Oil Shock dan Ketahanan Energi

Dirjen Migas Departemen ESDM Evita H. Legowo dalam seminar mengenai Ketahanan Energi di Universitas Indonesia, Rabu (10/9), mengungkapkan, oil shock tidak berpengaruh signifikan pada negara-negara yang telah mengembangkan energi alternatif (diversifikasi), efisiensi energi (konservasi) dan kebijakan energi sesuai mekanisme pasar.

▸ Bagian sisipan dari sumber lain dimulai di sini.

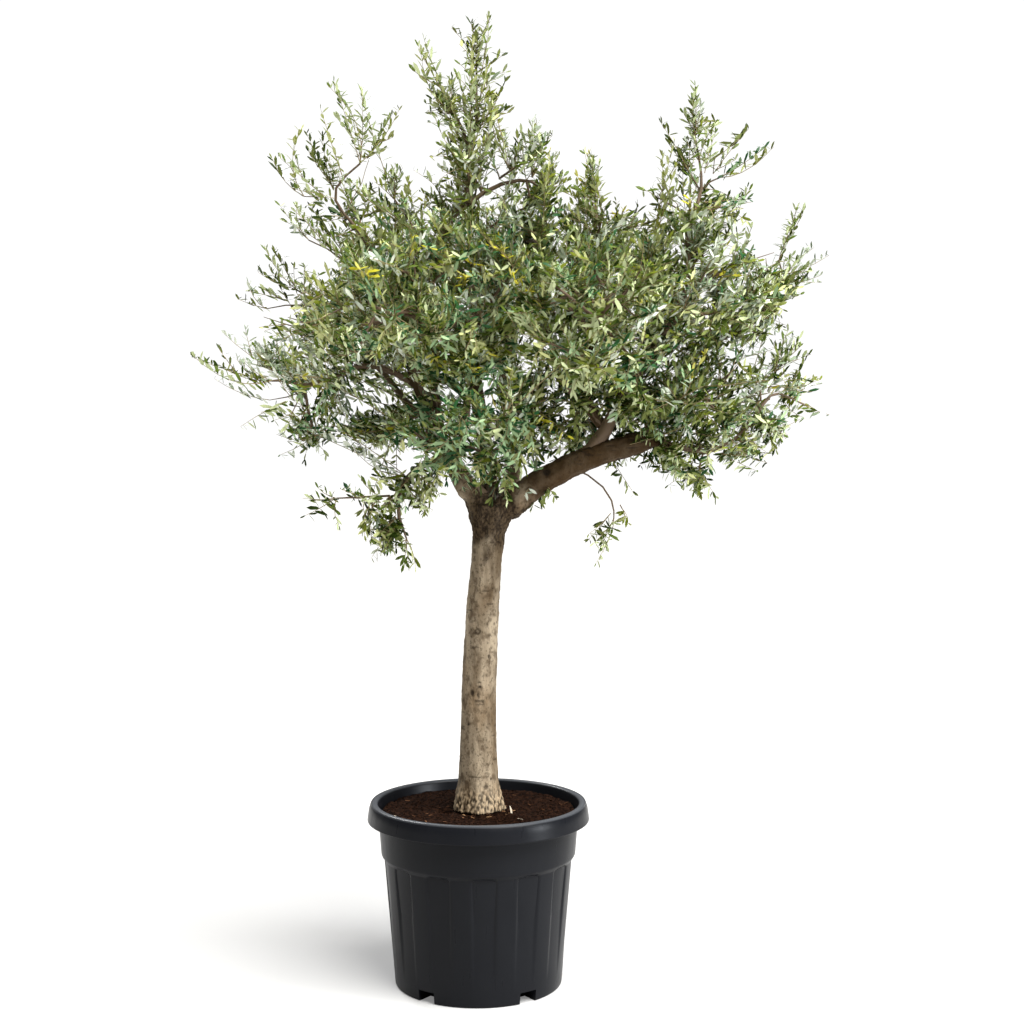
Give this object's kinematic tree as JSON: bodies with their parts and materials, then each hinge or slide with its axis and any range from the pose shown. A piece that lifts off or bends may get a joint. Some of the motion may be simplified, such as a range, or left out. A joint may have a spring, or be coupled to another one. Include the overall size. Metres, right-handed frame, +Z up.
{
  "type": "potted olive tree",
  "caption": "Young standard olive tree with one leaning stem, a wide open crown of leafy shoots, and a fluted round nursery pot filled with potting mix.",
  "frame": {"origin": "centre of the pot's flat underside, on the ground", "axes": "+Z up, -Y towards the front of the crown, +X towards the long right-hand bough"},
  "size_m": [1.4056, 0.9892, 2.151],
  "materials": {
    "pot_plastic": "satin",
    "potting_mix": "matte",
    "bark": "matte",
    "foliage": "satin"
  },
  "bodies": {
    "root": {"bough_back": "bark", "bough_centre": "bark", "bough_left": "bark", "bough_right": "bark", "foliage_back_centre": "foliage", "foliage_back_left": "foliage", "foliage_back_right": "foliage", "foliage_centre_left": "foliage", "foliage_centre_right": "foliage", "foliage_crest": "foliage", "foliage_front_cluster": "foliage", "foliage_front_left": "foliage", "foliage_front_right": "foliage", "foliage_heart": "foliage", "foliage_left_crest": "foliage", "foliage_left_low": "foliage", "foliage_left_shoulder": "foliage", "foliage_left_sprig": "foliage", "foliage_left_wing": "foliage", "foliage_low_centre": "foliage", "foliage_right_core": "foliage", "foliage_right_crest": "foliage", "foliage_right_hem": "foliage", "foliage_right_low": "foliage", "foliage_right_shoulder": "foliage", "foliage_right_skirt": "foliage", "foliage_right_sprig": "foliage", "foliage_right_wing": "foliage", "foliage_spire": "foliage", "pot": "pot_plastic", "potting_mix": "potting_mix", "trunk": "bark"}
  },
  "joints": []
}
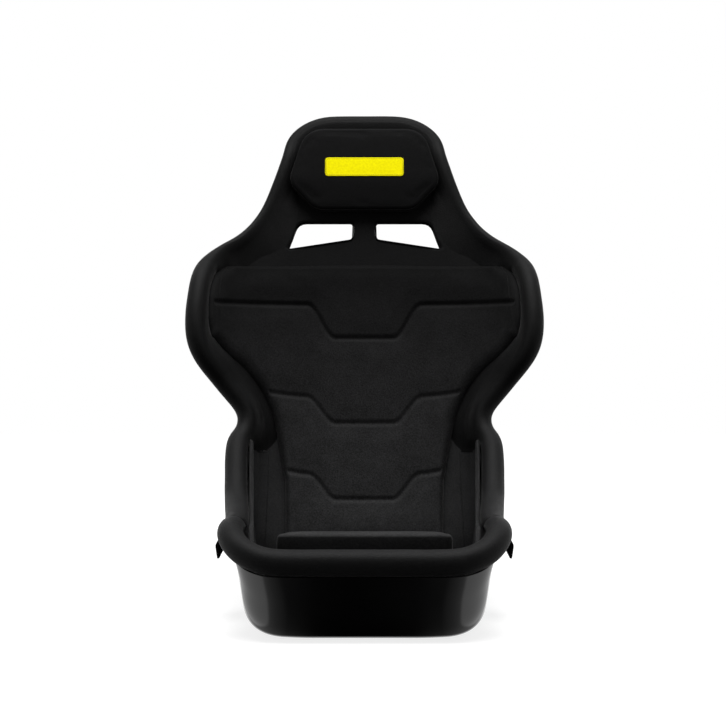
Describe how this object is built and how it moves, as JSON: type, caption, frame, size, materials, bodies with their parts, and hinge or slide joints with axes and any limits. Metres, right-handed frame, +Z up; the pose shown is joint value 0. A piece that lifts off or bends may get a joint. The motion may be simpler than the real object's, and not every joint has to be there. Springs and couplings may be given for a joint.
{
  "type": "racing bucket seat",
  "caption": "Fixed-back racing bucket seat with a moulded shell, a padded rolled edge, belt slots, and separate headrest, back, seat and side cushions.",
  "frame": {"origin": "on the underside, at the centre of the rectangle of base inserts", "axes": "+Z up, -Y the way the seat faces, +X to the right as seen from the front, which is the sitter's left"},
  "size_m": [0.5774, 0.5901, 0.831],
  "materials": {
    "shell": "glossy black moulded laminate",
    "liner_fabric": "matte black knit over thin foam",
    "roll_fabric": "matte black knit over a foam roll",
    "cushion_fabric": "matte black grainy knit over foam",
    "headrest_fabric": "matte black fine knit over foam",
    "patch_fabric": "plain yellow woven patch",
    "riser_foam": "dark grey foam",
    "slot_trim": "satin black moulded trim",
    "base_plate": "black painted steel",
    "insert": "plain steel",
    "hook_strip": "black hook and loop strip"
  },
  "bodies": {
    "root": {"shell": "shell", "back_liner": "liner_fabric", "side_liner_right": "liner_fabric", "side_liner_left": "liner_fabric", "edge_roll": "roll_fabric", "front_roll": "roll_fabric", "back_cushion": "cushion_fabric", "headrest_cushion": "headrest_fabric", "headrest_patch": "patch_fabric", "seat_cushion": "cushion_fabric", "seat_riser": "riser_foam", "side_cushion_right": "cushion_fabric", "side_cushion_left": "cushion_fabric", "shoulder_slot_trim_right": "slot_trim", "shoulder_slot_trim_left": "slot_trim", "lap_belt_guide_right": "slot_trim", "lap_belt_guide_left": "slot_trim", "crotch_slot_trim": "slot_trim", "base_plate_right": "base_plate", "base_plate_left": "base_plate", "base_inserts": "insert", "back_hook_strips": "hook_strip", "head_hook_strips": "hook_strip", "seat_hook_strips": "hook_strip"}
  },
  "joints": []
}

Indonesia sendiri, lanjut Evita, mengalami kesulitan menghadapi oil shock karena masih memberikan subsidi kepada masyarakat. Semakin meningkat harga minyak dunia maka subsidi yang harus ditanggung pun semakin besar.

Selain itu, pengembangan energi terbarukan yang dilakukan belum optimal, demikian pula dengan penghematan energi.

Meski demikian, papar Evita, upaya untuk memperkuat ketahanan energi nasional melalui diversifikasi dan konservasi terus dilakukan, antara lain dengan program konversi minyak tanah ke elpiji, pengembangan bahan bakar nabati, peningkatan pemanfaatan energi baru dan terbarukan di semua sektor serta pengembangan nuklir untuk pembangkit listrik.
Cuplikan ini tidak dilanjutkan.